start Material for this exercise

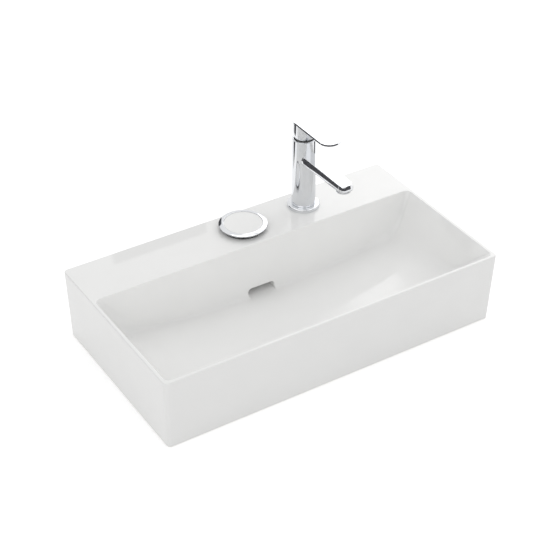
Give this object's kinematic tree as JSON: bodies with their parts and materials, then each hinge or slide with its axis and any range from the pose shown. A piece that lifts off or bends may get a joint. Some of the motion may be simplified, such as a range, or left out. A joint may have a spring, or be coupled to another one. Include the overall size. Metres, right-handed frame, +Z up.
{
  "type": "basin with mixer tap",
  "caption": "Shallow rectangular ceramic basin with a rear deck, concealed waste under a round press cap, and a single-lever mixer tap that turns and lifts.",
  "frame": {"origin": "middle of the basin's base, on the surface it stands on", "axes": "+X along the front edge, towards the tap's side; +Y from the user to the wall; +Z up"},
  "size_m": [0.6, 0.33, 0.2875],
  "materials": {
    "glazed_ceramic": "glossy glaze",
    "chrome": "polished",
    "waste_chrome": "polished",
    "brass": "machined",
    "steel": "bright zinc",
    "rubber": "matt",
    "white_plastic": "moulded",
    "grey_plastic": "moulded",
    "alumina": "lapped",
    "index_plastic": "moulded"
  },
  "bodies": {
    "root": {"basin": "glazed_ceramic", "waste_body": "waste_chrome", "waste_upper_seal": "rubber", "waste_lower_seal": "rubber", "waste_backnut": "waste_chrome", "click_housing": "grey_plastic", "click_spring": "steel", "tap_body": "chrome", "base_ring": "chrome", "base_seal": "rubber", "mounting_stud": "steel", "rubber_washer": "rubber", "clamp_plate": "steel", "stud_nut": "brass", "aerator_housing": "chrome", "aerator_insert": "white_plastic", "aerator_seal": "rubber", "cartridge_housing": "white_plastic", "cartridge_base": "grey_plastic", "inlet_seals": "rubber", "fixed_disc": "alumina", "cartridge_nut": "brass"},
    "click": {"click_plunger": "grey_plastic"},
    "plug": {"standpipe": "white_plastic", "plug_seal": "rubber", "stem_rod": "steel", "cap_ring": "chrome", "cap_insert": "glazed_ceramic", "cap_seal": "rubber"},
    "rotor": {"rotor": "grey_plastic", "stem_pin": "steel"},
    "discs": {"disc_carrier": "grey_plastic", "moving_disc": "alumina"},
    "handle": {"handle": "chrome", "lever_stem": "steel", "handle_screw": "steel", "index_plug": "index_plastic"}
  },
  "joints": [
    {"name": "waste_press", "type": "slide", "parent": "root", "child": "click", "axis": [0, 0, 1], "range_m": [-0.004, 0], "stiffness_N_per_m": 1500, "springref_m": 0.006, "deforming": ["click_spring"]},
    {"name": "plug_lift_off", "type": "slide", "parent": "click", "child": "plug", "axis": [0, 0, 1], "range_m": [0, 0.105]},
    {"name": "handle_turn", "type": "hinge", "parent": "root", "child": "rotor", "pos_m": [0.12, 0.123, 0.259], "axis": [0, 0, 1], "range_deg": [-45, 45]},
    {"name": "handle_lift", "type": "hinge", "parent": "rotor", "child": "handle", "pos_m": [0.12, 0.123, 0.259], "axis": [-1, 0, 0], "range_deg": [0, 18]},
    {"name": "disc_slide", "type": "slide", "parent": "rotor", "child": "discs", "axis": [0, 1, 0], "range_m": [-0.0042, 0]}
  ],
  "couplings": [
    {"joint": "disc_slide", "follows": "handle_lift", "m_per_rad": -0.01279}
  ]
}
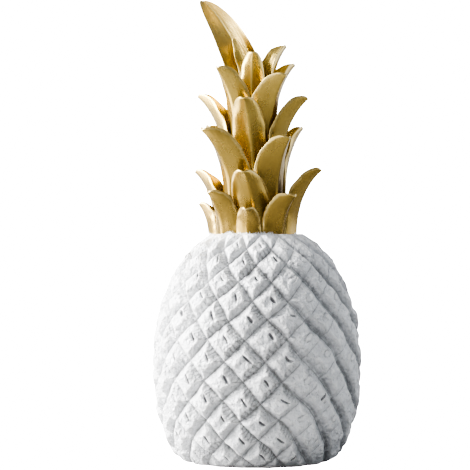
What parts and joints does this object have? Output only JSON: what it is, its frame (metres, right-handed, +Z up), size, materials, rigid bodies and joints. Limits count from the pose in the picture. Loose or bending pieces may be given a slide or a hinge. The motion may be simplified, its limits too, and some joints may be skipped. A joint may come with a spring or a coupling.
{
  "type": "pineapple figurine",
  "caption": "Tabletop pineapple figurine: a plump white body carved with diamond eyes under a gold crown of curved leaves, standing on a flat foot as a decoration.",
  "frame": {"origin": "centre of the flat foot, on the surface that the figurine stands on", "axes": "+Z up along the fruit, -Y towards the front seen in the picture, +X to the right of it"},
  "size_m": [0.0996, 0.0996, 0.2227],
  "materials": {
    "white_paint": "matte",
    "gold_paint": "satin"
  },
  "bodies": {
    "root": {"pineapple": "white_paint"}
  },
  "joints": []
}
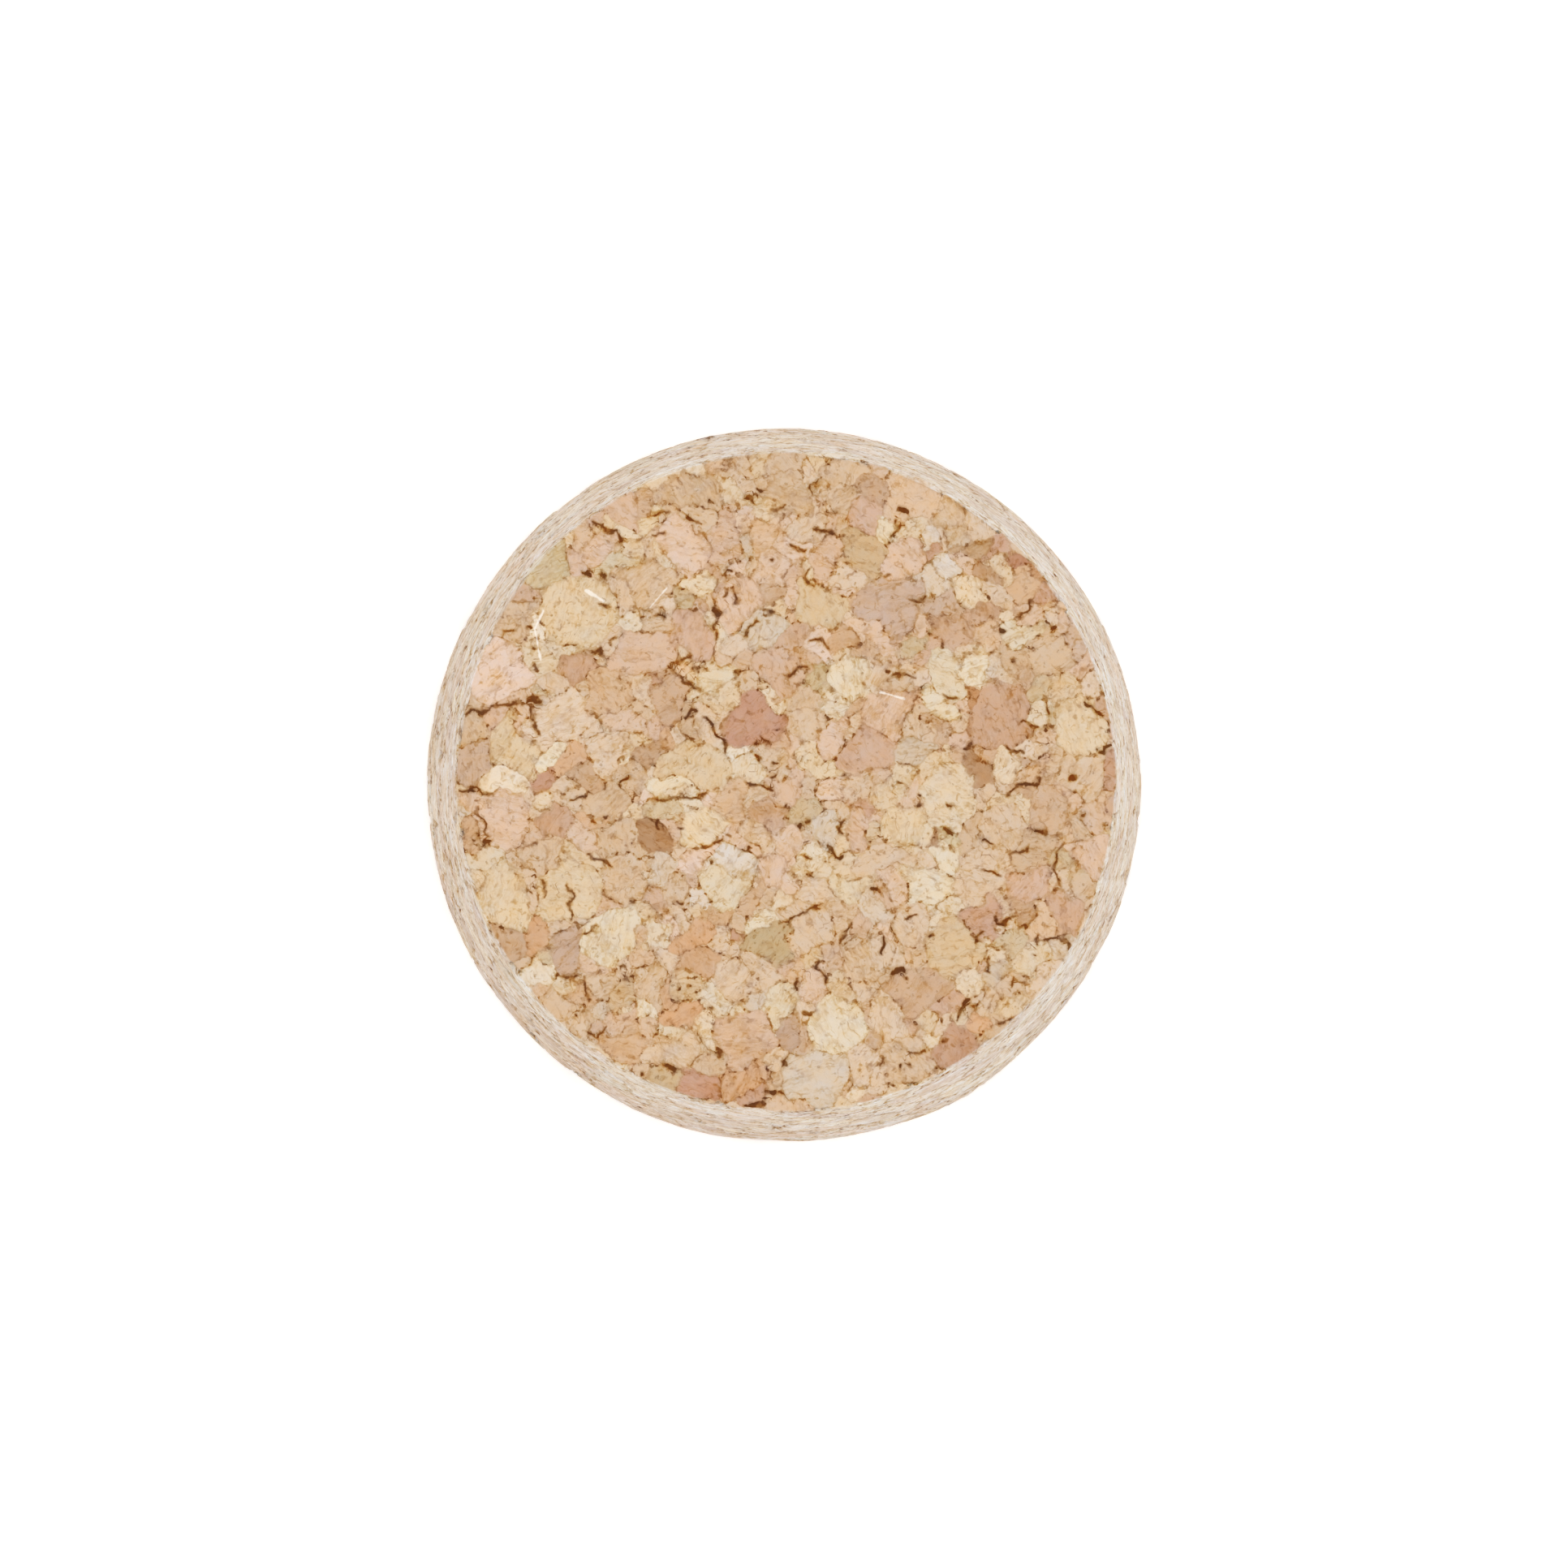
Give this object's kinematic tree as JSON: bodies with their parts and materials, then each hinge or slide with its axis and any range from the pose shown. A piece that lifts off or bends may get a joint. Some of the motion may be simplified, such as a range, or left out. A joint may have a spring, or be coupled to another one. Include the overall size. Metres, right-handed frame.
{
  "type": "cork stopper",
  "caption": "Tapered round stopper of pressed granulated cork that wedges into the neck of a jar or flask.",
  "frame": {"origin": "centre of the wide end face, which the stopper stands on", "axes": "+Z along the stopper's axis from the wide end to the narrow end; +X and +Y across it"},
  "size_m": [0.0498, 0.0498, 0.02],
  "materials": {
    "cork": "ground agglomerated cork, matt, warm tan granules with fine dark gaps between them"
  },
  "bodies": {
    "root": {"stopper": "cork"}
  },
  "joints": []
}
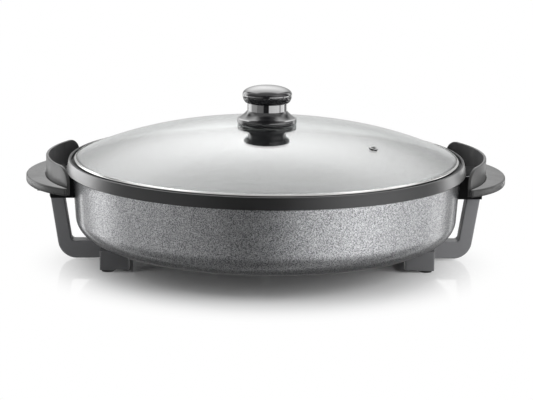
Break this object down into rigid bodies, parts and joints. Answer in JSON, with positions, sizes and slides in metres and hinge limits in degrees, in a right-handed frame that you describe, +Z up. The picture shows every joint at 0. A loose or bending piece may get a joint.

end Material for this exercise

** Goal **
Copy out the material word for word and line for line.

** In response **
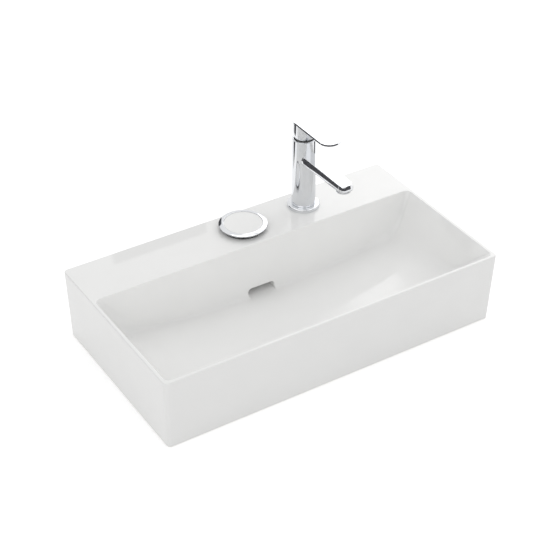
Give this object's kinematic tree as JSON: bodies with their parts and materials, then each hinge or slide with its axis and any range from the pose shown. A piece that lifts off or bends may get a joint. Some of the motion may be simplified, such as a range, or left out. A joint may have a spring, or be coupled to another one. Include the overall size. Metres, right-handed frame, +Z up.
{
  "type": "basin with mixer tap",
  "caption": "Shallow rectangular ceramic basin with a rear deck, concealed waste under a round press cap, and a single-lever mixer tap that turns and lifts.",
  "frame": {"origin": "middle of the basin's base, on the surface it stands on", "axes": "+X along the front edge, towards the tap's side; +Y from the user to the wall; +Z up"},
  "size_m": [0.6, 0.33, 0.2875],
  "materials": {
    "glazed_ceramic": "glossy glaze",
    "chrome": "polished",
    "waste_chrome": "polished",
    "brass": "machined",
    "steel": "bright zinc",
    "rubber": "matt",
    "white_plastic": "moulded",
    "grey_plastic": "moulded",
    "alumina": "lapped",
    "index_plastic": "moulded"
  },
  "bodies": {
    "root": {"basin": "glazed_ceramic", "waste_body": "waste_chrome", "waste_upper_seal": "rubber", "waste_lower_seal": "rubber", "waste_backnut": "waste_chrome", "click_housing": "grey_plastic", "click_spring": "steel", "tap_body": "chrome", "base_ring": "chrome", "base_seal": "rubber", "mounting_stud": "steel", "rubber_washer": "rubber", "clamp_plate": "steel", "stud_nut": "brass", "aerator_housing": "chrome", "aerator_insert": "white_plastic", "aerator_seal": "rubber", "cartridge_housing": "white_plastic", "cartridge_base": "grey_plastic", "inlet_seals": "rubber", "fixed_disc": "alumina", "cartridge_nut": "brass"},
    "click": {"click_plunger": "grey_plastic"},
    "plug": {"standpipe": "white_plastic", "plug_seal": "rubber", "stem_rod": "steel", "cap_ring": "chrome", "cap_insert": "glazed_ceramic", "cap_seal": "rubber"},
    "rotor": {"rotor": "grey_plastic", "stem_pin": "steel"},
    "discs": {"disc_carrier": "grey_plastic", "moving_disc": "alumina"},
    "handle": {"handle": "chrome", "lever_stem": "steel", "handle_screw": "steel", "index_plug": "index_plastic"}
  },
  "joints": [
    {"name": "waste_press", "type": "slide", "parent": "root", "child": "click", "axis": [0, 0, 1], "range_m": [-0.004, 0], "stiffness_N_per_m": 1500, "springref_m": 0.006, "deforming": ["click_spring"]},
    {"name": "plug_lift_off", "type": "slide", "parent": "click", "child": "plug", "axis": [0, 0, 1], "range_m": [0, 0.105]},
    {"name": "handle_turn", "type": "hinge", "parent": "root", "child": "rotor", "pos_m": [0.12, 0.123, 0.259], "axis": [0, 0, 1], "range_deg": [-45, 45]},
    {"name": "handle_lift", "type": "hinge", "parent": "rotor", "child": "handle", "pos_m": [0.12, 0.123, 0.259], "axis": [-1, 0, 0], "range_deg": [0, 18]},
    {"name": "disc_slide", "type": "slide", "parent": "rotor", "child": "discs", "axis": [0, 1, 0], "range_m": [-0.0042, 0]}
  ],
  "couplings": [
    {"joint": "disc_slide", "follows": "handle_lift", "m_per_rad": -0.01279}
  ]
}
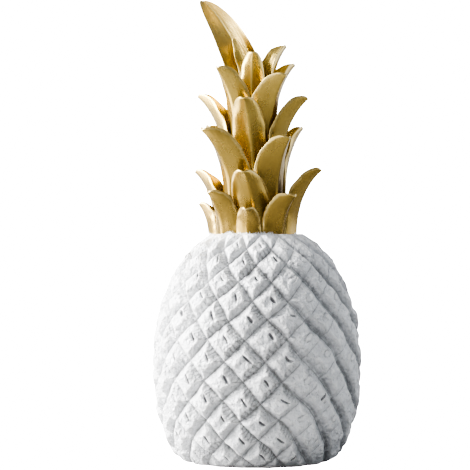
What parts and joints does this object have? Output only JSON: what it is, its frame (metres, right-handed, +Z up), size, materials, rigid bodies and joints. Limits count from the pose in the picture. Loose or bending pieces may be given a slide or a hinge. The motion may be simplified, its limits too, and some joints may be skipped. A joint may come with a spring or a coupling.
{
  "type": "pineapple figurine",
  "caption": "Tabletop pineapple figurine: a plump white body carved with diamond eyes under a gold crown of curved leaves, standing on a flat foot as a decoration.",
  "frame": {"origin": "centre of the flat foot, on the surface that the figurine stands on", "axes": "+Z up along the fruit, -Y towards the front seen in the picture, +X to the right of it"},
  "size_m": [0.0996, 0.0996, 0.2227],
  "materials": {
    "white_paint": "matte",
    "gold_paint": "satin"
  },
  "bodies": {
    "root": {"pineapple": "white_paint"}
  },
  "joints": []
}
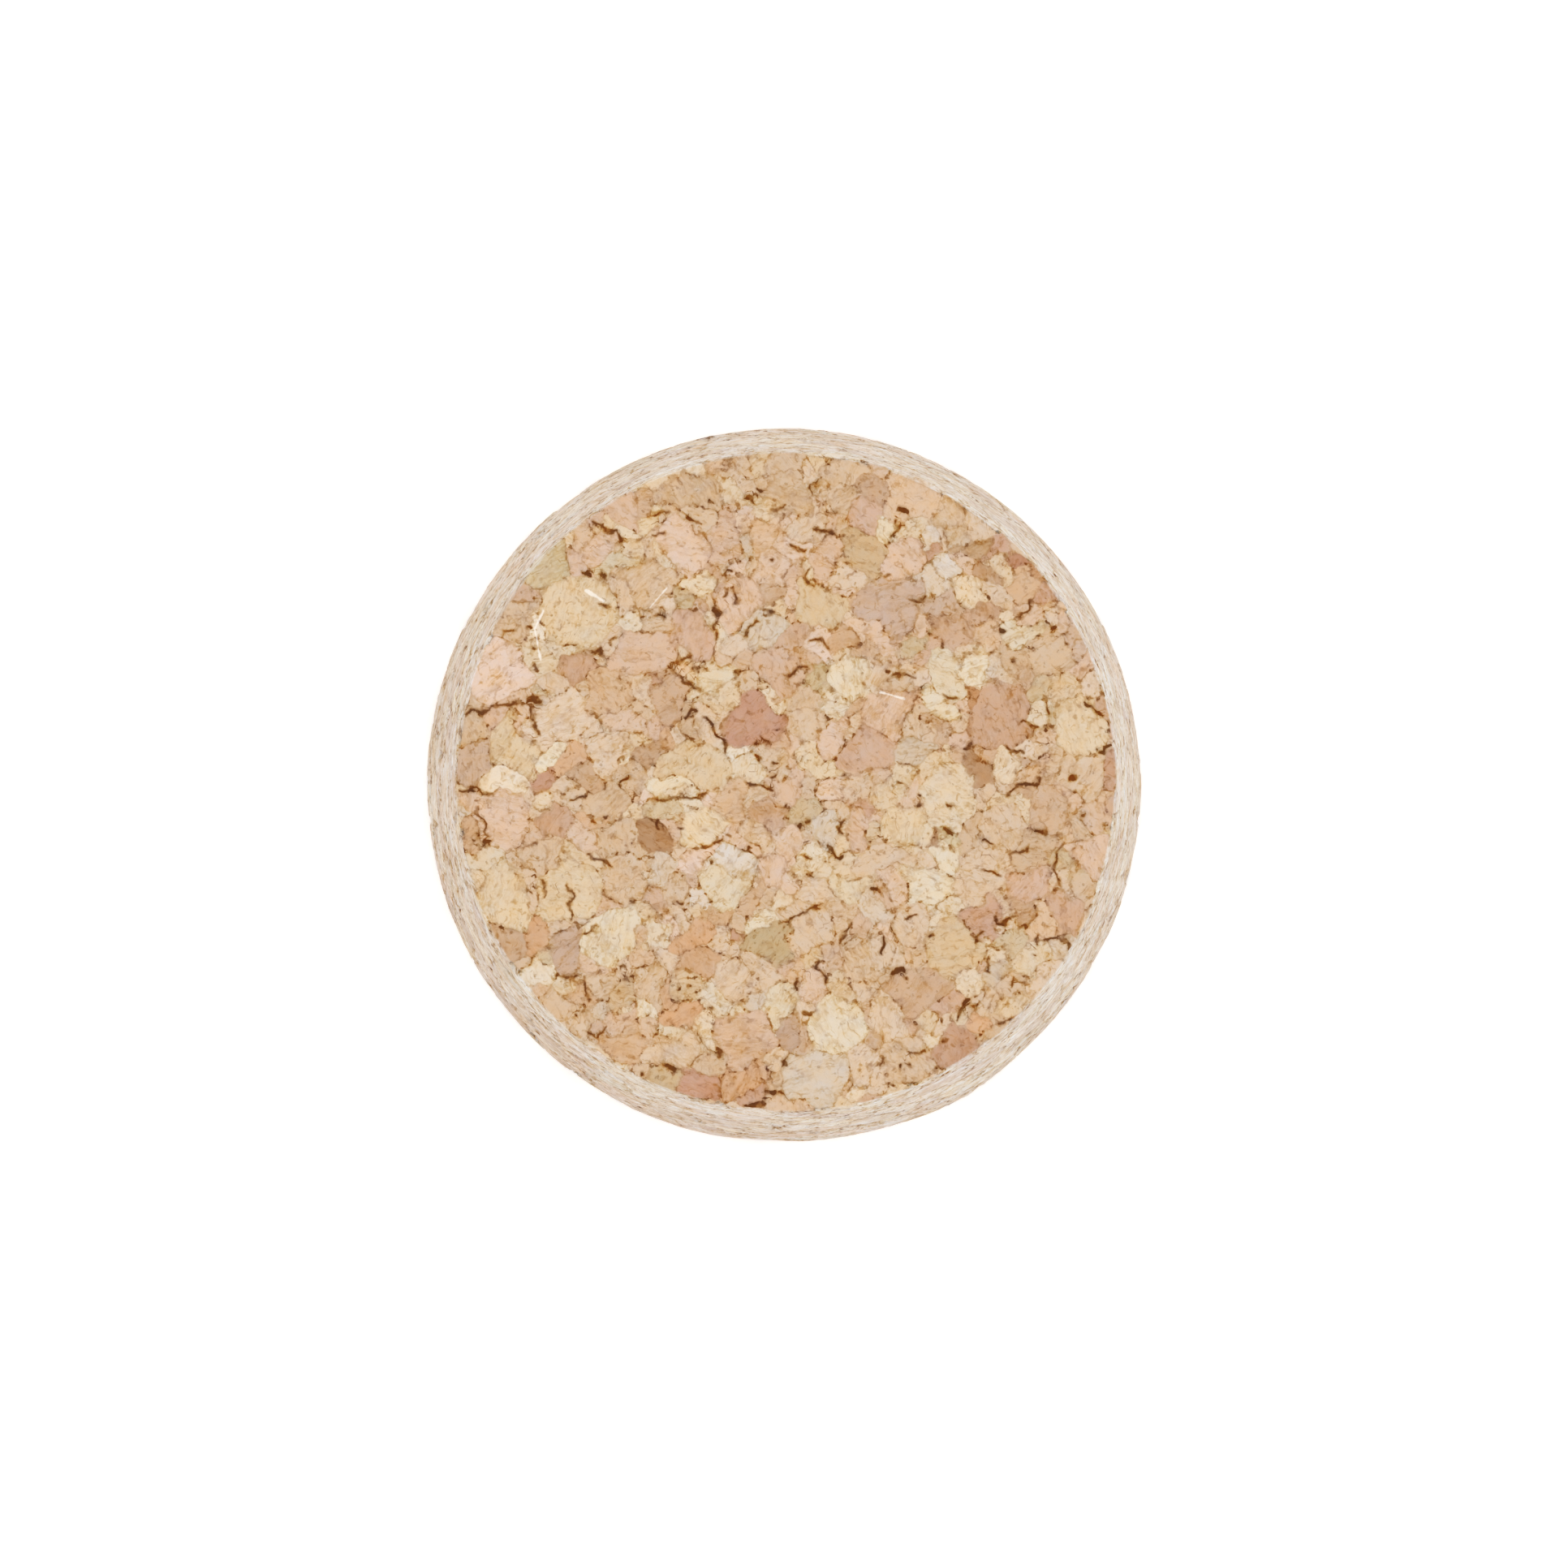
Give this object's kinematic tree as JSON: bodies with their parts and materials, then each hinge or slide with its axis and any range from the pose shown. A piece that lifts off or bends may get a joint. Some of the motion may be simplified, such as a range, or left out. A joint may have a spring, or be coupled to another one. Include the overall size. Metres, right-handed frame.
{
  "type": "cork stopper",
  "caption": "Tapered round stopper of pressed granulated cork that wedges into the neck of a jar or flask.",
  "frame": {"origin": "centre of the wide end face, which the stopper stands on", "axes": "+Z along the stopper's axis from the wide end to the narrow end; +X and +Y across it"},
  "size_m": [0.0498, 0.0498, 0.02],
  "materials": {
    "cork": "ground agglomerated cork, matt, warm tan granules with fine dark gaps between them"
  },
  "bodies": {
    "root": {"stopper": "cork"}
  },
  "joints": []
}
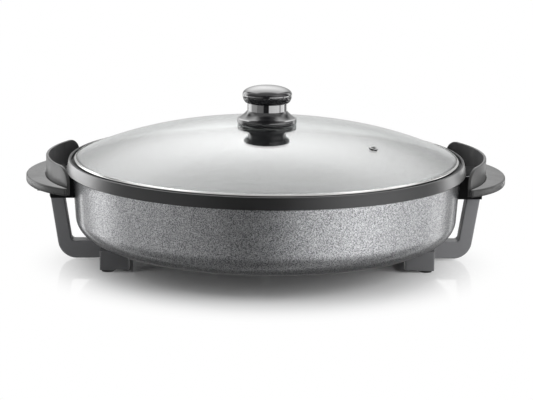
Break this object down into rigid bodies, parts and joints. Answer in JSON, with positions, sizes and slides in metres and hinge limits in degrees, in a right-handed frame that you describe, +Z up. The picture shows every joint at 0. A loose or bending piece may get a joint.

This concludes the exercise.